++++ Data listing
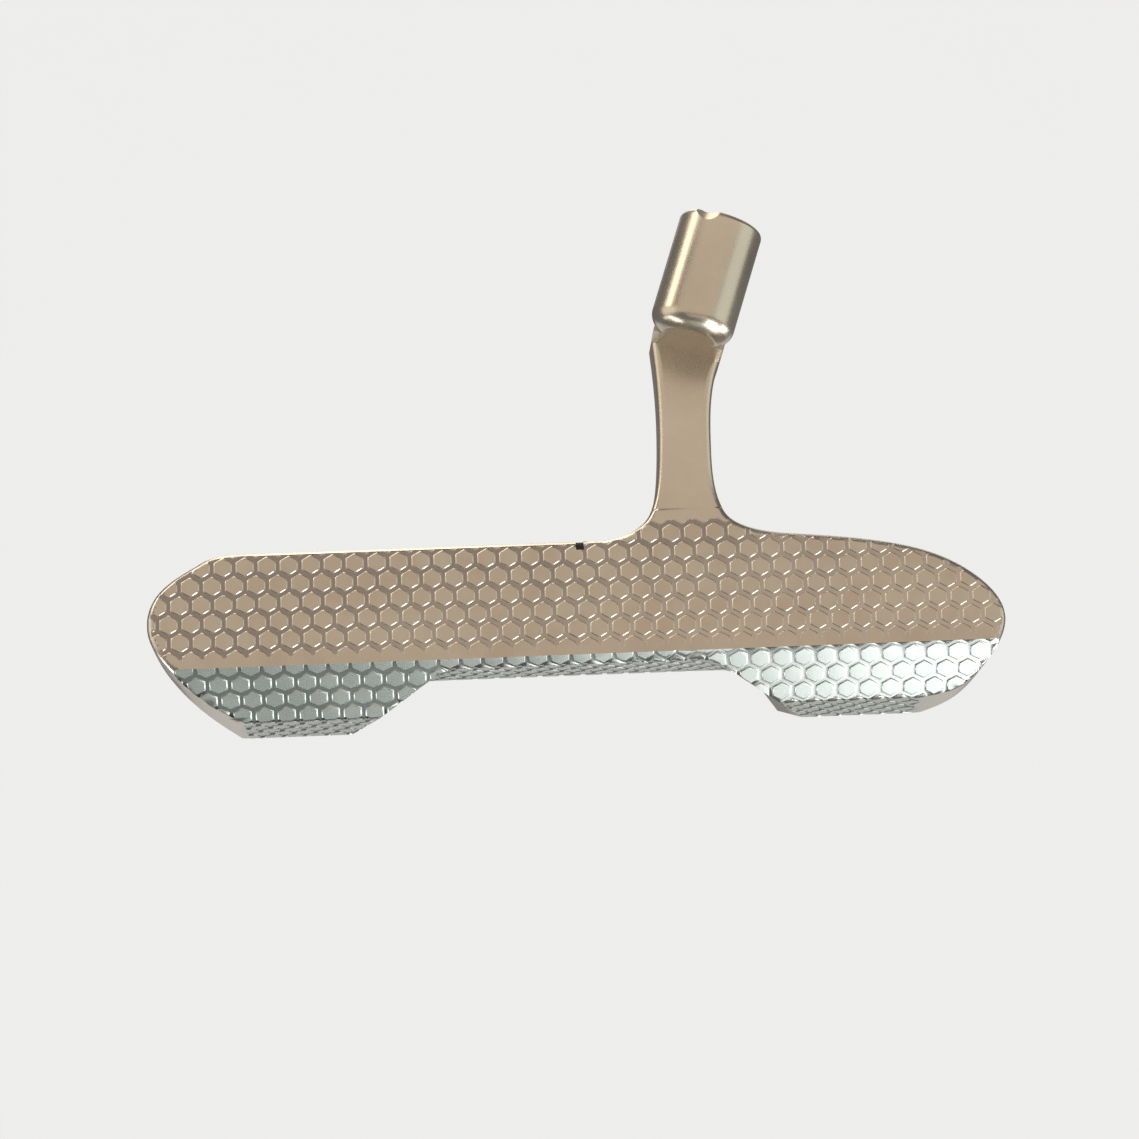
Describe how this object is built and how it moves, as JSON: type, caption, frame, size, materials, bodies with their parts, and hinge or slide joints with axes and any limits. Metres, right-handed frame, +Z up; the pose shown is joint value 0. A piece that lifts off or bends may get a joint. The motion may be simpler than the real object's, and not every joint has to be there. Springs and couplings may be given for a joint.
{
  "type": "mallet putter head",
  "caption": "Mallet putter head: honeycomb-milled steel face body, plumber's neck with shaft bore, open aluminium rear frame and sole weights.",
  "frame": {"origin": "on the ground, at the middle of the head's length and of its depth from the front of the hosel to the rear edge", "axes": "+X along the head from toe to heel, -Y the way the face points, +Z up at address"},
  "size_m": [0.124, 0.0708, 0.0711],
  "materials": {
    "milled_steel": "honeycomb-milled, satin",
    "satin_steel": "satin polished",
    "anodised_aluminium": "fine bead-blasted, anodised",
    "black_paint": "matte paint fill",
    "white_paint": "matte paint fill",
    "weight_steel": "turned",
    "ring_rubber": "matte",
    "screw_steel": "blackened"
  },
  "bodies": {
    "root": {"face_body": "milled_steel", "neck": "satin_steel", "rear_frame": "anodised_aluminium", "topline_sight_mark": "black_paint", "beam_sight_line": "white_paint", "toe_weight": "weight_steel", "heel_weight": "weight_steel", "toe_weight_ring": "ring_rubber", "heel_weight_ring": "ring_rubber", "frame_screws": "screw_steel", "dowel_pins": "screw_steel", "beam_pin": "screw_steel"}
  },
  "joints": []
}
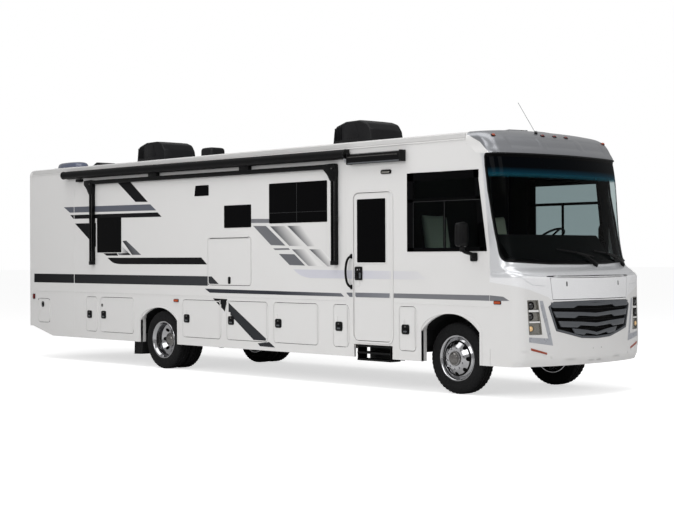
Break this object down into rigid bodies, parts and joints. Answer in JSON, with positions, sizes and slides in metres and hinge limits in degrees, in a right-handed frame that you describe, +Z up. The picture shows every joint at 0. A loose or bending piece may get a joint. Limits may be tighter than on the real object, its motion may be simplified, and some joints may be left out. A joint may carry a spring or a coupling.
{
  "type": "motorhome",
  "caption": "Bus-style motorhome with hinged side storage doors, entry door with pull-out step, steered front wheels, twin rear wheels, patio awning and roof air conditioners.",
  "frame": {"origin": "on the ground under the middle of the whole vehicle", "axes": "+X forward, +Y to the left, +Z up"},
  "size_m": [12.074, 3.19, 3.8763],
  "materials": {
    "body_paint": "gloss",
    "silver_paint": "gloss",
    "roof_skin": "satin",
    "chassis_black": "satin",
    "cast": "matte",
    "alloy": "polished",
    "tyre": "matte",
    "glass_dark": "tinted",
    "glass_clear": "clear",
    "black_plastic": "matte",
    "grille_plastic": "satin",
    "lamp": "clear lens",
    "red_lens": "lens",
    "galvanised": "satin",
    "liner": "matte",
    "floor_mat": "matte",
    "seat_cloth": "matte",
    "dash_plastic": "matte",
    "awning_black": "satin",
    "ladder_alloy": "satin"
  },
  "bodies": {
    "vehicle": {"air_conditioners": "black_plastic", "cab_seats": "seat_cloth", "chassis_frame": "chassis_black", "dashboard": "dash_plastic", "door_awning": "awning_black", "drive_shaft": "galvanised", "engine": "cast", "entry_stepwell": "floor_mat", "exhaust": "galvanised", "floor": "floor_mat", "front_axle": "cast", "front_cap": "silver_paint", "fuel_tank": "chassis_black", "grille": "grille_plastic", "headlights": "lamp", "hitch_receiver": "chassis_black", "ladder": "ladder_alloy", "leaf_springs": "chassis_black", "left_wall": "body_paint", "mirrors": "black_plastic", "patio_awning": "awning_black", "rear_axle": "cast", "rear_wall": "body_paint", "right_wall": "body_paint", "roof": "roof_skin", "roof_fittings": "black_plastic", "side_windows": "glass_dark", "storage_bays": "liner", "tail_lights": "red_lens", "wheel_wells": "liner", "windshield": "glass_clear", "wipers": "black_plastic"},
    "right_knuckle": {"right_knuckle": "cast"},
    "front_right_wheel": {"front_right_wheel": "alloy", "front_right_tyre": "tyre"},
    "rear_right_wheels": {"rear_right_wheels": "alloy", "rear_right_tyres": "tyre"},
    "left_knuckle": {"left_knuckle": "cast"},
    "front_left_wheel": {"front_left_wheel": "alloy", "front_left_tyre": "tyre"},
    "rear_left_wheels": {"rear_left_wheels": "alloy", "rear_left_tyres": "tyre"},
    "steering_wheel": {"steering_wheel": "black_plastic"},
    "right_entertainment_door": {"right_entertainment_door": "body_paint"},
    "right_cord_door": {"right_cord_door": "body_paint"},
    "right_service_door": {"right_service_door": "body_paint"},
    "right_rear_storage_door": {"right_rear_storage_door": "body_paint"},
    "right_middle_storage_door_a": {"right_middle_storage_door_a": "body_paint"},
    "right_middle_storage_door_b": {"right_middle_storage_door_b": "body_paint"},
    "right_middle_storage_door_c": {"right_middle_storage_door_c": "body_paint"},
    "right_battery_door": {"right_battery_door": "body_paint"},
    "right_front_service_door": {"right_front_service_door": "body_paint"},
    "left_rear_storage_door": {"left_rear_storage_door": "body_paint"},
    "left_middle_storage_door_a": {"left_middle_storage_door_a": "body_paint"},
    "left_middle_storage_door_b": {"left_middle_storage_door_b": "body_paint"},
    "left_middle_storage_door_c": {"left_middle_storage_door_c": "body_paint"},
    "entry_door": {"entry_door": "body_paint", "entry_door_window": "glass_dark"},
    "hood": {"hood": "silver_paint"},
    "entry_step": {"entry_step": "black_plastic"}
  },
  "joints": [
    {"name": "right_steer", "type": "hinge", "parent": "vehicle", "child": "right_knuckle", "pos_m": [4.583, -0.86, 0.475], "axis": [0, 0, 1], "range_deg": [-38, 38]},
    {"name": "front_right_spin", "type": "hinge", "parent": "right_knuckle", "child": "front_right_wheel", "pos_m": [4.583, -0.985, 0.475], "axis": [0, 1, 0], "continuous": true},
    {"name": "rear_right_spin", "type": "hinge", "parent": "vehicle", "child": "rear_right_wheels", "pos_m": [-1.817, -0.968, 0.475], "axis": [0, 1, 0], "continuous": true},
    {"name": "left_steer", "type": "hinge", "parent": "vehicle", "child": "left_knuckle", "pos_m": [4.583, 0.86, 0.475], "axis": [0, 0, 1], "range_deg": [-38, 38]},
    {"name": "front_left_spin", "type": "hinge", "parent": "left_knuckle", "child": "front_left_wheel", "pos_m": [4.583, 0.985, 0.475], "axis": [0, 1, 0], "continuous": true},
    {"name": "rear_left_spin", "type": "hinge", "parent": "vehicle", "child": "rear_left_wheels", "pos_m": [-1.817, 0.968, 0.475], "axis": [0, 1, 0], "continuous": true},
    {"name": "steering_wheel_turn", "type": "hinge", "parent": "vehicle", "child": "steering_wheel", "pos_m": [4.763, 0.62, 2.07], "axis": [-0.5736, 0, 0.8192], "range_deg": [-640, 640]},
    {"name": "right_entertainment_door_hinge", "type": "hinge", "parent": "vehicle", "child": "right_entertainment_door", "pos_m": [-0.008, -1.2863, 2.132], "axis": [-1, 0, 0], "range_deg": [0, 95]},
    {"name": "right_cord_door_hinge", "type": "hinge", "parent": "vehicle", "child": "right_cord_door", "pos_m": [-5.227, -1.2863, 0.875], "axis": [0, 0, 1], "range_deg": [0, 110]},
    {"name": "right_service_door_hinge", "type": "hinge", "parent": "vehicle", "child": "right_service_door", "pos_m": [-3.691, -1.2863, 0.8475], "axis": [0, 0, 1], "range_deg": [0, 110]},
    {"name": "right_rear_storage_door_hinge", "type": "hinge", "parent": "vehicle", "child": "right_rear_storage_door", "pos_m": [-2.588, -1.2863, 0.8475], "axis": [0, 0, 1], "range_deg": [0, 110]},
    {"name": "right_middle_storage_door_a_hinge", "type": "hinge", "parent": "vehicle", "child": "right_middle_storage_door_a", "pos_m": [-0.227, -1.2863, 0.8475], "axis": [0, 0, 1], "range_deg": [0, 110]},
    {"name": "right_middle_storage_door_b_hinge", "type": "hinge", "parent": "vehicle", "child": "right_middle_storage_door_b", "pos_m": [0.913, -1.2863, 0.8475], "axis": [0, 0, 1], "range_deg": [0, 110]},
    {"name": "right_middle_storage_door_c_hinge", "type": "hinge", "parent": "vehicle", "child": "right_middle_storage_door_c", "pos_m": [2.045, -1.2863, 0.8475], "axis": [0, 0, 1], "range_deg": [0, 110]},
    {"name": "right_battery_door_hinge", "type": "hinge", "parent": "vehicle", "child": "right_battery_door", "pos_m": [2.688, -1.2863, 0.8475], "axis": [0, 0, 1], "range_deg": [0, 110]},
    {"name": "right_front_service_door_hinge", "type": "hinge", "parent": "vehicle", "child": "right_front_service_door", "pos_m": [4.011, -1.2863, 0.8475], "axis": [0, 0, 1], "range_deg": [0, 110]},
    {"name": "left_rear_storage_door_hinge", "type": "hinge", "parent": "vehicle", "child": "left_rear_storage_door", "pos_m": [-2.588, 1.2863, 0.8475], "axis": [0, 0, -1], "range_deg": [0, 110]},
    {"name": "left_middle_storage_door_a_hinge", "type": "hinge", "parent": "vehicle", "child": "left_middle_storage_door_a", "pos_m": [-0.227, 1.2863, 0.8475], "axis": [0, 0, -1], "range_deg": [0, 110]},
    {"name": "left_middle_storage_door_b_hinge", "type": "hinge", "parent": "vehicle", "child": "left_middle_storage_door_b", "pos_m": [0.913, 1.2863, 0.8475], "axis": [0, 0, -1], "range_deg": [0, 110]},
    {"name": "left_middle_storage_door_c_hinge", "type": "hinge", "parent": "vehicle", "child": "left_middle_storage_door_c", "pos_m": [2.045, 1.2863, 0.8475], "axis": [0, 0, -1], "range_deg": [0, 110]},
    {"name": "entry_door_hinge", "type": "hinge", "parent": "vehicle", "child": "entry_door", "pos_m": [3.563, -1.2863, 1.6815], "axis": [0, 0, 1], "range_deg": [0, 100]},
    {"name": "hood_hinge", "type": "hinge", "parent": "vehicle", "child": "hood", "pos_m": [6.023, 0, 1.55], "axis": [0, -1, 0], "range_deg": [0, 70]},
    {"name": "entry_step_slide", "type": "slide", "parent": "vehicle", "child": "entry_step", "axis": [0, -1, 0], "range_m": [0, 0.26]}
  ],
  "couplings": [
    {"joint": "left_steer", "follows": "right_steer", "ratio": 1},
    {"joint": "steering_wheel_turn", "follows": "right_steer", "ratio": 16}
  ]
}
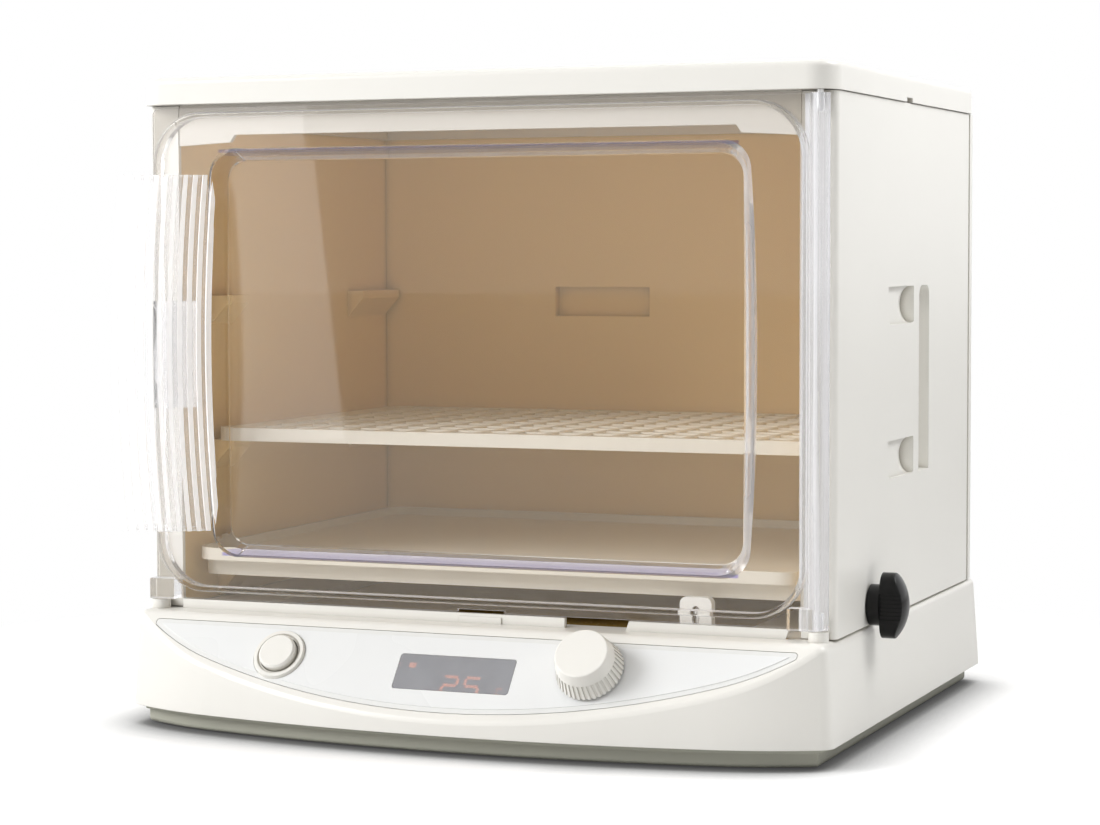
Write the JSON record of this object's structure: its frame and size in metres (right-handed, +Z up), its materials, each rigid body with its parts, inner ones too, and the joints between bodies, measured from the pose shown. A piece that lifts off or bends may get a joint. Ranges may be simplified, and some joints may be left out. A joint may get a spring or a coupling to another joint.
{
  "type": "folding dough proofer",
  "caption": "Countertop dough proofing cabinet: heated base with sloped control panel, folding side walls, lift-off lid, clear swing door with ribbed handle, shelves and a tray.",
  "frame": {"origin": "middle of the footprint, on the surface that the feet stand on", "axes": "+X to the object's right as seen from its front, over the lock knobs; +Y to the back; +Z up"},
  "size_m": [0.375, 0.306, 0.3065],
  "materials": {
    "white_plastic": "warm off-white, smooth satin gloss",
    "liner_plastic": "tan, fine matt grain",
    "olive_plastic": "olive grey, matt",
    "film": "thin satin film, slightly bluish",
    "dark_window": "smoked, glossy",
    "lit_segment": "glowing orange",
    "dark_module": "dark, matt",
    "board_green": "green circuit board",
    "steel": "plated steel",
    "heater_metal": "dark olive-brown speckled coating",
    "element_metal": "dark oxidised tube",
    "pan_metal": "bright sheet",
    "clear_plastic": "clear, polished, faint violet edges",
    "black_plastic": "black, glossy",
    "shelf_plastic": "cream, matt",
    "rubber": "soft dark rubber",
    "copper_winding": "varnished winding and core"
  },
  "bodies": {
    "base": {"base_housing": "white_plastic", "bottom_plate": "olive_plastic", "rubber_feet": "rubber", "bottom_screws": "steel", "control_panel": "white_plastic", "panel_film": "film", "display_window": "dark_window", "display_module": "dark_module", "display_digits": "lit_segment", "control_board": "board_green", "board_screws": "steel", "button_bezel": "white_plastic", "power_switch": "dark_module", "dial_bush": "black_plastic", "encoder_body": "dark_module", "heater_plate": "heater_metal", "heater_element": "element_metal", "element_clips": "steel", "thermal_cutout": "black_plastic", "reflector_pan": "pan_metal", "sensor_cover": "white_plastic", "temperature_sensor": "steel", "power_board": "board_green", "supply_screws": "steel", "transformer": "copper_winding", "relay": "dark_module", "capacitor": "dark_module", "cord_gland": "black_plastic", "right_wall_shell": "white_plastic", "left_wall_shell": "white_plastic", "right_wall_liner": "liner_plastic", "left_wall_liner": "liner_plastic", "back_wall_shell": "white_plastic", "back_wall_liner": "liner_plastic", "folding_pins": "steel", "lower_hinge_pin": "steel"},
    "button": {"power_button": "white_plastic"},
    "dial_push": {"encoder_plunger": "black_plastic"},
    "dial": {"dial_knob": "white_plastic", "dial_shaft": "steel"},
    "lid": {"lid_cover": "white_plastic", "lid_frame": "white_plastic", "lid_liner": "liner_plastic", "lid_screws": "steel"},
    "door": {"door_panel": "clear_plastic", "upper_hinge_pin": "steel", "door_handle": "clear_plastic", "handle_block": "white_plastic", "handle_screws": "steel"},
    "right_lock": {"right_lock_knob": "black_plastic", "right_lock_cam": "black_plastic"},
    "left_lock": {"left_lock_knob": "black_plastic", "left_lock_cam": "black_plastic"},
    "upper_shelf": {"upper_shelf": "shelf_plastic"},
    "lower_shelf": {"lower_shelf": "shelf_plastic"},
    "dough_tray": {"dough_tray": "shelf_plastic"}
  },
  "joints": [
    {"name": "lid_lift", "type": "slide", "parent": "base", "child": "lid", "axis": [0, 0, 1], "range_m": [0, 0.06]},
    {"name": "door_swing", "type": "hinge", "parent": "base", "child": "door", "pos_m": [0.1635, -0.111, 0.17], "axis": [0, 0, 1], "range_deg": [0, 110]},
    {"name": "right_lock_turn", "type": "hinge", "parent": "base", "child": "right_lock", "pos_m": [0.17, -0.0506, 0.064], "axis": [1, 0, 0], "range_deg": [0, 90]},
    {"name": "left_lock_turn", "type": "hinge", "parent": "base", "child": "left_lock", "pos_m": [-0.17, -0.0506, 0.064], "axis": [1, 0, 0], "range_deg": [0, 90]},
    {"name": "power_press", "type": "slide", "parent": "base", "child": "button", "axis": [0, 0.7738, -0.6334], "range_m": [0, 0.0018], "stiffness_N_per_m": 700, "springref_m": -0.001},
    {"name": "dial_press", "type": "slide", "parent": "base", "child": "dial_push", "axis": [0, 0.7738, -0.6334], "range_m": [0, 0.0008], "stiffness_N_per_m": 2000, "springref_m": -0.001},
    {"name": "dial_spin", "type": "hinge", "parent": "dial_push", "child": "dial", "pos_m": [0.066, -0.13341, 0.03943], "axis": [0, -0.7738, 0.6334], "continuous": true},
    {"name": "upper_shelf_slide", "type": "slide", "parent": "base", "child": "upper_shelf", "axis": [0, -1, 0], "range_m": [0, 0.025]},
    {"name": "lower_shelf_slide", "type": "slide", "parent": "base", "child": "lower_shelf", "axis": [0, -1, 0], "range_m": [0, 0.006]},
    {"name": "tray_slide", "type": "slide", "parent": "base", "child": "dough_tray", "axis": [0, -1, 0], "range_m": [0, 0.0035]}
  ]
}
++++++++
Track down every line with the word "joints" and copy it.

## Solution:
Describe how this object is built and how it moves, as JSON: type, caption, frame, size, materials, bodies with their parts, and hinge or slide joints with axes and any limits. Metres, right-handed frame, +Z up; the pose shown is joint value 0. A piece that lifts off or bends may get a joint. The motion may be simpler than the real object's, and not every joint has to be there. Springs and couplings may be given for a joint.
  "joints": []
Break this object down into rigid bodies, parts and joints. Answer in JSON, with positions, sizes and slides in metres and hinge limits in degrees, in a right-handed frame that you describe, +Z up. The picture shows every joint at 0. A loose or bending piece may get a joint. Limits may be tighter than on the real object, its motion may be simplified, and some joints may be left out. A joint may carry a spring or a coupling.
  "joints": [
Write the JSON record of this object's structure: its frame and size in metres (right-handed, +Z up), its materials, each rigid body with its parts, inner ones too, and the joints between bodies, measured from the pose shown. A piece that lifts off or bends may get a joint. Ranges may be simplified, and some joints may be left out. A joint may get a spring or a coupling to another joint.
  "joints": [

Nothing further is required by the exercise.